Behind the numbers, of course, are local folks' lived experiences of the project. In recent discussions, they've told me the lane has made Bloor a nicer place to live and a better place to do business.
Ron Koperdraad is manager of the Hot Docs Ted Rogers Cinema, a Bloor Street landmark that screens edgy international documentaries that draw around-the-block crowds. He describes himself as a commuting cyclist and says he appreciates the new bike lane at a personal level: "I do feel safer now on Bloor." He also likes the fact that the lane links with other bike routes to form a downtown network. "The other day I had a meeting at the Art Gallery of Ontario, " he recalls. "Afterwards, I took bike lanes the whole way back to the cinema."
Like many downtowners, Koperdraad is a cyclist some days and a motorist others.

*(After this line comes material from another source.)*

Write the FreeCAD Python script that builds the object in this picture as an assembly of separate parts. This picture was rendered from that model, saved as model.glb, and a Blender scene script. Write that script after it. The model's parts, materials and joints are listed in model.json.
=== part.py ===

When behind the wheel, he doesn't find the new infrastructure onerous. "I drive as well," he explains, "and don't find traffic grinds to a halt when the bike lane begins."
He also sees advantages for his theatre. The lane "benefits those who choose to bike to the cinema," he says, adding that the cycle track has made the neighbourhood more vibrant. "Before the bike lane went in, lots of cyclists were avoiding Bloor. But with the lane in place more cyclists are now in front of our business."
Tammy Thorne is publisher of dandyhorse, an artfully designed cycling advocacy magazine that began in 2008. She's also an expert on urban biking and a resident of Toronto's Annex neighbourhood, which the new bike lane borders. She says Bloor is an excellent location for cycle tracks. "It's a cultural street with lots of shopping and walking. It's not a highway."
Thorne is excited by the roadway's transformation. "You never would've seen kids cycling on Bloor without the bike lane," she observes. "I recently saw a seven-year-old there. That never would've happened before." She also believes the lane is a boon to elderly motorists. "I've driven Bloor with my dad, a retired farmer from Peterborough," she says. "The bike lane has made a huge difference for drivers like him. He knows really clearly where the bicycles are and where the cars are. It's a lot safer."
Like many commentators, Thorne feels the lane can help local retailers flourish. Biking on Bloor is now a "much more pleasant experience," she explains, so "many cyclists are changing their route. Lots of them are bringing their business to Bloor because of the lane."
That sentiment is shared by Matt Languay, owner of the Basecamp Climbing gym, which is located near the bike lane's western extremity. Now in its second year of operation, Basecamp hosts 200 to 300 climbers a day and its pool of customers is expanding steadily. Languay believes some of that growth is due to the new lane. It's "been a huge, huge help getting our members" to the facility, he says. "Getting here before the bike lane was much more dangerous."
This fall, city council will debate whether to dismantle the new infrastructure — which is only a pilot — or make it permanent. Cyclists favour the latter option — and, as research and on-the-ground discussion suggest, so do many drivers and businesspeople.